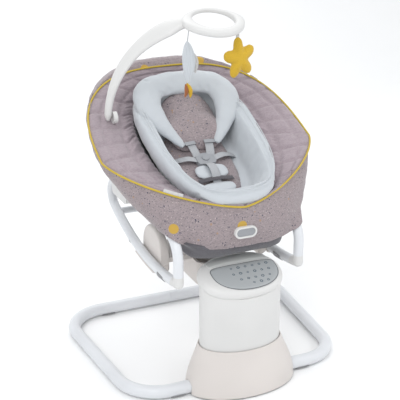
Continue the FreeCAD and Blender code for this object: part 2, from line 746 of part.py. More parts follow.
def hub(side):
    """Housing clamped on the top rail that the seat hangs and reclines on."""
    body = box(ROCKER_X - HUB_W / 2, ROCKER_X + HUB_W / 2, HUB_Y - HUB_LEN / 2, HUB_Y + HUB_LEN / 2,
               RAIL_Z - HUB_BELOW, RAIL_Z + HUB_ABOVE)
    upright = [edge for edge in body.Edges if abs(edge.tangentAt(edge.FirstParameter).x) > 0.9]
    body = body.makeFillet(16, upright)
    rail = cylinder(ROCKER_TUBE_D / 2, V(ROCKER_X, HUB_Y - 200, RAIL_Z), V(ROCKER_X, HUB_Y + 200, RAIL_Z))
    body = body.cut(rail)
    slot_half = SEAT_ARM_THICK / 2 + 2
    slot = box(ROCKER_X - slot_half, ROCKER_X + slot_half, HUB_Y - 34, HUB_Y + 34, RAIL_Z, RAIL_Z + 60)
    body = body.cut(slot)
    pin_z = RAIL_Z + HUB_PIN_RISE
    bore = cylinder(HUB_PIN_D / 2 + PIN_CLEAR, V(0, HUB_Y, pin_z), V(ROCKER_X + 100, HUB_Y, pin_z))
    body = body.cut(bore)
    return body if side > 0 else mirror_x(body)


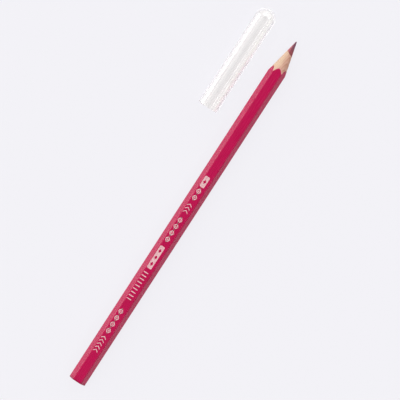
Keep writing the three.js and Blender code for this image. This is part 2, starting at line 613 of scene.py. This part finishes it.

_Instructions to follow_
Reproduce each line of the material above precisely.

_Expected answer_
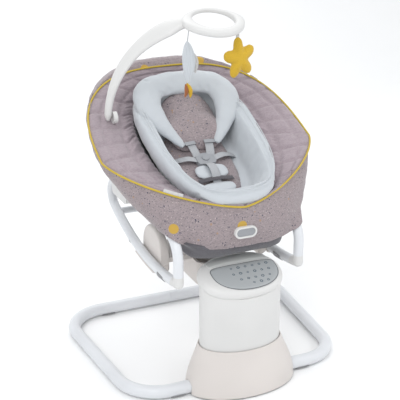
Continue the FreeCAD and Blender code for this object: part 2, from line 746 of part.py. More parts follow.
def hub(side):
    """Housing clamped on the top rail that the seat hangs and reclines on."""
    body = box(ROCKER_X - HUB_W / 2, ROCKER_X + HUB_W / 2, HUB_Y - HUB_LEN / 2, HUB_Y + HUB_LEN / 2,
               RAIL_Z - HUB_BELOW, RAIL_Z + HUB_ABOVE)
    upright = [edge for edge in body.Edges if abs(edge.tangentAt(edge.FirstParameter).x) > 0.9]
    body = body.makeFillet(16, upright)
    rail = cylinder(ROCKER_TUBE_D / 2, V(ROCKER_X, HUB_Y - 200, RAIL_Z), V(ROCKER_X, HUB_Y + 200, RAIL_Z))
    body = body.cut(rail)
    slot_half = SEAT_ARM_THICK / 2 + 2
    slot = box(ROCKER_X - slot_half, ROCKER_X + slot_half, HUB_Y - 34, HUB_Y + 34, RAIL_Z, RAIL_Z + 60)
    body = body.cut(slot)
    pin_z = RAIL_Z + HUB_PIN_RISE
    bore = cylinder(HUB_PIN_D / 2 + PIN_CLEAR, V(0, HUB_Y, pin_z), V(ROCKER_X + 100, HUB_Y, pin_z))
    body = body.cut(bore)
    return body if side > 0 else mirror_x(body)


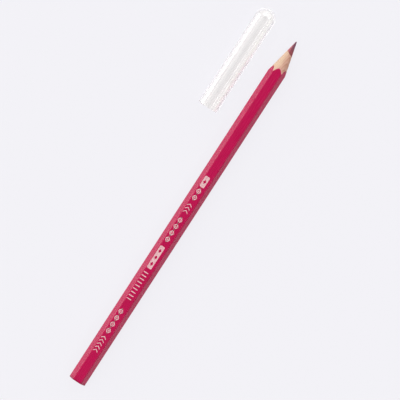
Keep writing the three.js and Blender code for this image. This is part 2, starting at line 613 of scene.py. This part finishes it.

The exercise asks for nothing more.